## Rows from a 3D modeling dataset
+++++
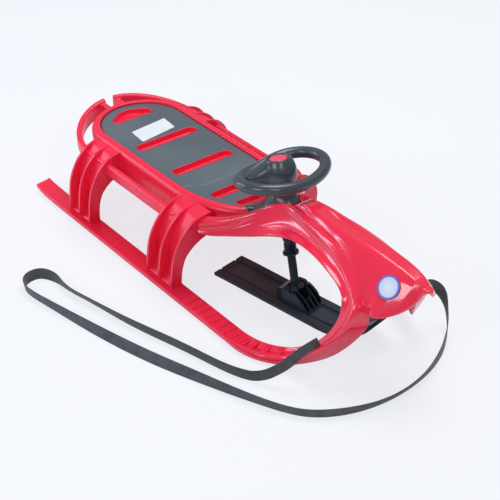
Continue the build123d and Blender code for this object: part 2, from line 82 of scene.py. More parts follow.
def finish(name, tone, rough, clear=0.0, sheen=0.0):
    """A moulded or woven surface: its colour, its roughness and any clear coat or sheen."""
    mat = bpy.data.materials.new(name)
    mat.use_nodes = True
    tree = mat.node_tree
    face = tree.nodes["Principled BSDF"]
    face.inputs["Base Color"].default_value = (*tone, 1)
    face.inputs["Roughness"].default_value = rough
    face.inputs["Coat Weight"].default_value = clear
    face.inputs["Coat Roughness"].default_value = 0.08
    face.inputs["Sheen Weight"].default_value = sheen
    return mat, tree, face


def grain(tree, scale, detail=2.0, stretch=(1, 1, 1)):
    """Noise in the object's own coordinates, stretched along the flow of the plastic."""
    place = tree.nodes.new("ShaderNodeTexCoord")
    shape = tree.nodes.new("ShaderNodeMapping")
    shape.inputs["Scale"].default_value = stretch
    noise = tree.nodes.new("ShaderNodeTexNoise")
    noise.inputs["Scale"].default_value = scale
    noise.inputs["Detail"].default_value = detail
    tree.links.new(place.outputs["Object"], shape.inputs["Vector"])
    tree.links.new(shape.outputs["Vector"], noise.inputs["Vector"])
    return noise.outputs["Fac"]


def tint(tree, face, fac, low, high):
    """Colour that drifts between two close tones."""
    drift = tree.nodes.new("ShaderNodeValToRGB")
    for stop, at, tone in zip(drift.color_ramp.elements, (0.3, 0.7), (low, high)):
        stop.position, stop.color = at, (*tone, 1)
    tree.links.new(fac, drift.inputs["Fac"])
    tree.links.new(drift.outputs["Color"], face.inputs["Base Color"])


def polish(tree, face, fac, low, high):
    """Roughness that drifts between two values."""
    span = tree.nodes.new("ShaderNodeMapRange")
    span.inputs["To Min"].default_value, span.inputs["To Max"].default_value = low, high
    tree.links.new(fac, span.inputs["Value"])
    tree.links.new(span.outputs["Result"], face.inputs["Roughness"])


def relief(tree, face, height, depth, strength):
    """Fine relief of the given depth in metres."""
    bump = tree.nodes.new("ShaderNodeBump")
    bump.inputs["Strength"].default_value = strength
    bump.inputs["Distance"].default_value = depth
    tree.links.new(height, bump.inputs["Height"])
    tree.links.new(bump.outputs["Normal"], face.inputs["Normal"])


def heading(line, i):
    """Which way the line runs at its point i."""
    return line[min(i + 1, len(line) - 1)] - line[max(i - 1, 0)]


def tube(mesh, rings):
    """Faces between each closed ring of points and the next."""
    for a, b in zip(rings, rings[1:]):
        for k in range(len(a)):
            mesh.faces.new((a[k - 1], a[k], b[k], b[k - 1]))


def bar(mesh, rings):
    """A tube with a flat face at each end."""
    tube(mesh, rings)
    mesh.faces.new(rings[0][::-1])
    mesh.faces.new(rings[-1])


def shown(name, mesh):
    """An object in the scene, made from the mesh."""
    data = bpy.data.meshes.new(name)
    mesh.to_mesh(data)
    mesh.free()
    piece = bpy.data.objects.new(name, data)
    bpy.context.scene.collection.objects.link(piece)
    return piece


def smooth(piece):
    """The piece with its faces shaded smooth."""
    for f in piece.data.polygons:
        f.use_smooth = True
    return piece


def strap_lean(line, i):
    """The webbing stands on its edge and rolls a little along its run, most at the front."""
    t = i / (len(line) - 1)
    up = Vector((0, 0, 1))
    side = heading(line, i).cross(up).normalized()
    on_floor = min(1, max(0, (t - LIES_FROM) / SETTLE)) * min(1, max(0, (LIES_TO - t) / SETTLE))
    slow, quick = 0.38 * math.sin(21 * t + 0.6), 0.16 * math.sin(47 * t)
    front = 0.62 * math.exp(-((t - 0.76) / 0.05) ** 2)
    roll = slow + quick + front
    return up * math.cos(roll * on_floor) + side * math.sin(roll * on_floor)


webbing, tree, face = finish("webbing", (0.055, 0.062, 0.070), 0.75, sheen=0.25)
tint(tree, face, grain(tree, 60), (0.045, 0.052, 0.060), (0.075, 0.084, 0.094))
relief(tree, face, grain(tree, 900, 1.0), 0.0006, 0.6)

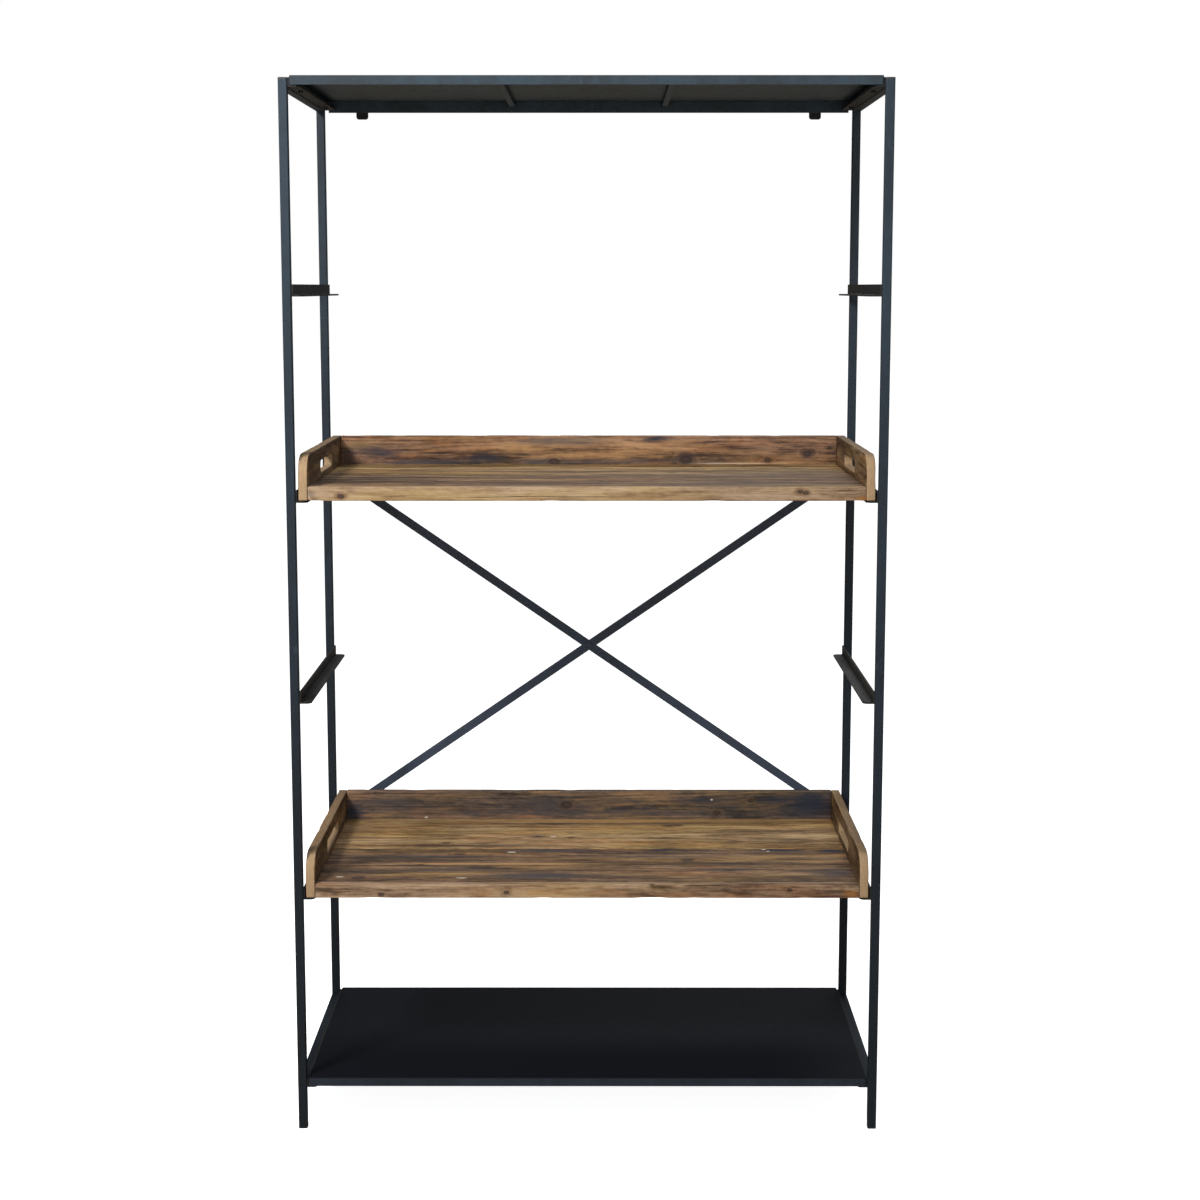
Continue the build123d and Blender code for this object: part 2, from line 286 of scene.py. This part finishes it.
def aged(g, colour, weathered, crack):
    """Reddish and honey-coloured patches, greyed patches and dark cracks."""
    flush = g.fade(g.noise(g.grain, (5, 26, 26), 4, 0.66, 0.8), 0.48, 0.66, 0.0, 0.6)
    colour = g.mix(flush, colour, (0.98, 0.72, 0.56), "MULTIPLY")
    honey = g.fade(g.noise(g.grain, (2.5, 16, 16), 3, 0.6, 0.4), 0.56, 0.38, 0.0, 0.7)
    colour = g.mix(honey, colour, (1.0, 0.96, 0.66), "MULTIPLY")
    grey = g.noise(g.grain, (7, 38, 38), 5, 0.72, 0.9)
    greyed = g.maths("MULTIPLY", g.fade(grey, 0.50, 0.68), weathered, clamp=True)
    colour = g.mix(greyed, colour, (0.070, 0.056, 0.052))
    return g.mix(crack, colour, (0.035, 0.020, 0.012))


def sawn_edges(g, colour, half_thick, half_wide):
    """Paler narrow faces, which are less pale along the upper edge."""
    pale = g.fade(g.maths("ABSOLUTE", g.deep), half_thick - 1.6 * MM, half_thick - 0.3 * MM, 0.85, 0.0)
    pale = g.maths("MULTIPLY", pale, g.fade(g.across, half_wide - 7 * MM, half_wide - 1 * MM, 1.0, 0.45))
    fresh = g.mix(g.noise(g.grain, (90, 90, 500), 3, 0.6), (0.24, 0.145, 0.075), (0.44, 0.320, 0.195))
    return g.mix(pale, colour, fresh)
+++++
## Exercise brief
Repeat the entries shown above, every one, word for word.

## Response
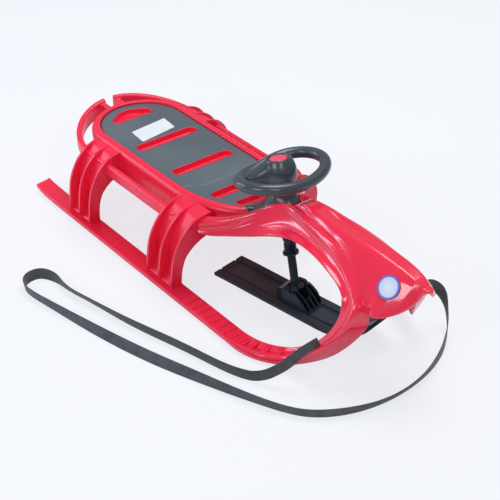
Continue the build123d and Blender code for this object: part 2, from line 82 of scene.py. More parts follow.
def finish(name, tone, rough, clear=0.0, sheen=0.0):
    """A moulded or woven surface: its colour, its roughness and any clear coat or sheen."""
    mat = bpy.data.materials.new(name)
    mat.use_nodes = True
    tree = mat.node_tree
    face = tree.nodes["Principled BSDF"]
    face.inputs["Base Color"].default_value = (*tone, 1)
    face.inputs["Roughness"].default_value = rough
    face.inputs["Coat Weight"].default_value = clear
    face.inputs["Coat Roughness"].default_value = 0.08
    face.inputs["Sheen Weight"].default_value = sheen
    return mat, tree, face


def grain(tree, scale, detail=2.0, stretch=(1, 1, 1)):
    """Noise in the object's own coordinates, stretched along the flow of the plastic."""
    place = tree.nodes.new("ShaderNodeTexCoord")
    shape = tree.nodes.new("ShaderNodeMapping")
    shape.inputs["Scale"].default_value = stretch
    noise = tree.nodes.new("ShaderNodeTexNoise")
    noise.inputs["Scale"].default_value = scale
    noise.inputs["Detail"].default_value = detail
    tree.links.new(place.outputs["Object"], shape.inputs["Vector"])
    tree.links.new(shape.outputs["Vector"], noise.inputs["Vector"])
    return noise.outputs["Fac"]


def tint(tree, face, fac, low, high):
    """Colour that drifts between two close tones."""
    drift = tree.nodes.new("ShaderNodeValToRGB")
    for stop, at, tone in zip(drift.color_ramp.elements, (0.3, 0.7), (low, high)):
        stop.position, stop.color = at, (*tone, 1)
    tree.links.new(fac, drift.inputs["Fac"])
    tree.links.new(drift.outputs["Color"], face.inputs["Base Color"])


def polish(tree, face, fac, low, high):
    """Roughness that drifts between two values."""
    span = tree.nodes.new("ShaderNodeMapRange")
    span.inputs["To Min"].default_value, span.inputs["To Max"].default_value = low, high
    tree.links.new(fac, span.inputs["Value"])
    tree.links.new(span.outputs["Result"], face.inputs["Roughness"])


def relief(tree, face, height, depth, strength):
    """Fine relief of the given depth in metres."""
    bump = tree.nodes.new("ShaderNodeBump")
    bump.inputs["Strength"].default_value = strength
    bump.inputs["Distance"].default_value = depth
    tree.links.new(height, bump.inputs["Height"])
    tree.links.new(bump.outputs["Normal"], face.inputs["Normal"])


def heading(line, i):
    """Which way the line runs at its point i."""
    return line[min(i + 1, len(line) - 1)] - line[max(i - 1, 0)]


def tube(mesh, rings):
    """Faces between each closed ring of points and the next."""
    for a, b in zip(rings, rings[1:]):
        for k in range(len(a)):
            mesh.faces.new((a[k - 1], a[k], b[k], b[k - 1]))


def bar(mesh, rings):
    """A tube with a flat face at each end."""
    tube(mesh, rings)
    mesh.faces.new(rings[0][::-1])
    mesh.faces.new(rings[-1])


def shown(name, mesh):
    """An object in the scene, made from the mesh."""
    data = bpy.data.meshes.new(name)
    mesh.to_mesh(data)
    mesh.free()
    piece = bpy.data.objects.new(name, data)
    bpy.context.scene.collection.objects.link(piece)
    return piece


def smooth(piece):
    """The piece with its faces shaded smooth."""
    for f in piece.data.polygons:
        f.use_smooth = True
    return piece


def strap_lean(line, i):
    """The webbing stands on its edge and rolls a little along its run, most at the front."""
    t = i / (len(line) - 1)
    up = Vector((0, 0, 1))
    side = heading(line, i).cross(up).normalized()
    on_floor = min(1, max(0, (t - LIES_FROM) / SETTLE)) * min(1, max(0, (LIES_TO - t) / SETTLE))
    slow, quick = 0.38 * math.sin(21 * t + 0.6), 0.16 * math.sin(47 * t)
    front = 0.62 * math.exp(-((t - 0.76) / 0.05) ** 2)
    roll = slow + quick + front
    return up * math.cos(roll * on_floor) + side * math.sin(roll * on_floor)


webbing, tree, face = finish("webbing", (0.055, 0.062, 0.070), 0.75, sheen=0.25)
tint(tree, face, grain(tree, 60), (0.045, 0.052, 0.060), (0.075, 0.084, 0.094))
relief(tree, face, grain(tree, 900, 1.0), 0.0006, 0.6)

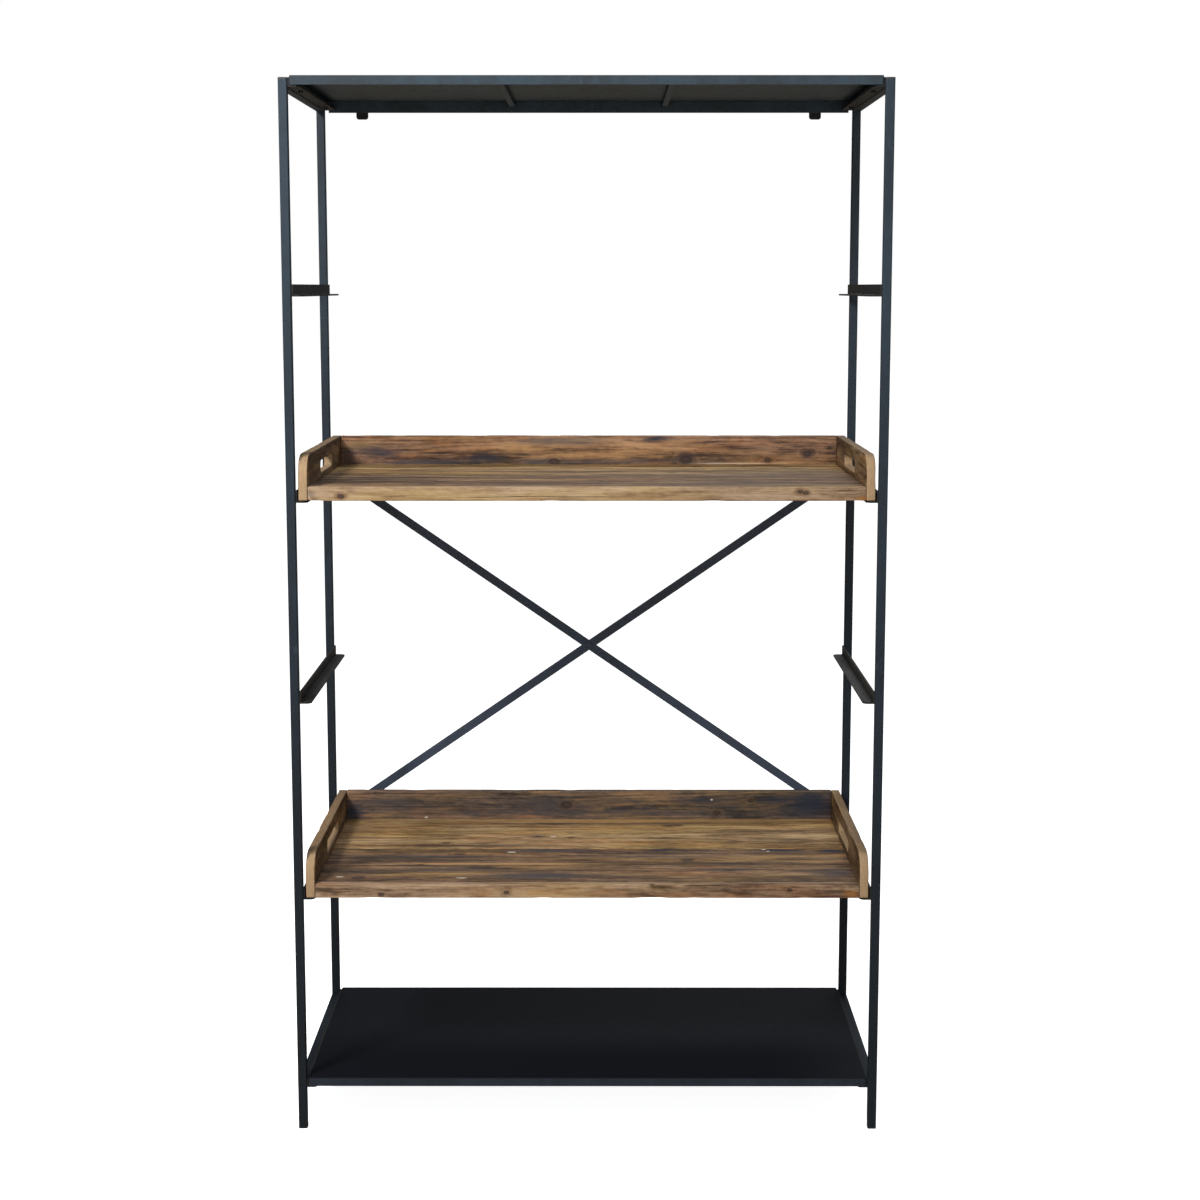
Continue the build123d and Blender code for this object: part 2, from line 286 of scene.py. This part finishes it.
def aged(g, colour, weathered, crack):
    """Reddish and honey-coloured patches, greyed patches and dark cracks."""
    flush = g.fade(g.noise(g.grain, (5, 26, 26), 4, 0.66, 0.8), 0.48, 0.66, 0.0, 0.6)
    colour = g.mix(flush, colour, (0.98, 0.72, 0.56), "MULTIPLY")
    honey = g.fade(g.noise(g.grain, (2.5, 16, 16), 3, 0.6, 0.4), 0.56, 0.38, 0.0, 0.7)
    colour = g.mix(honey, colour, (1.0, 0.96, 0.66), "MULTIPLY")
    grey = g.noise(g.grain, (7, 38, 38), 5, 0.72, 0.9)
    greyed = g.maths("MULTIPLY", g.fade(grey, 0.50, 0.68), weathered, clamp=True)
    colour = g.mix(greyed, colour, (0.070, 0.056, 0.052))
    return g.mix(crack, colour, (0.035, 0.020, 0.012))


def sawn_edges(g, colour, half_thick, half_wide):
    """Paler narrow faces, which are less pale along the upper edge."""
    pale = g.fade(g.maths("ABSOLUTE", g.deep), half_thick - 1.6 * MM, half_thick - 0.3 * MM, 0.85, 0.0)
    pale = g.maths("MULTIPLY", pale, g.fade(g.across, half_wide - 7 * MM, half_wide - 1 * MM, 1.0, 0.45))
    fresh = g.mix(g.noise(g.grain, (90, 90, 500), 3, 0.6), (0.24, 0.145, 0.075), (0.44, 0.320, 0.195))
    return g.mix(pale, colour, fresh)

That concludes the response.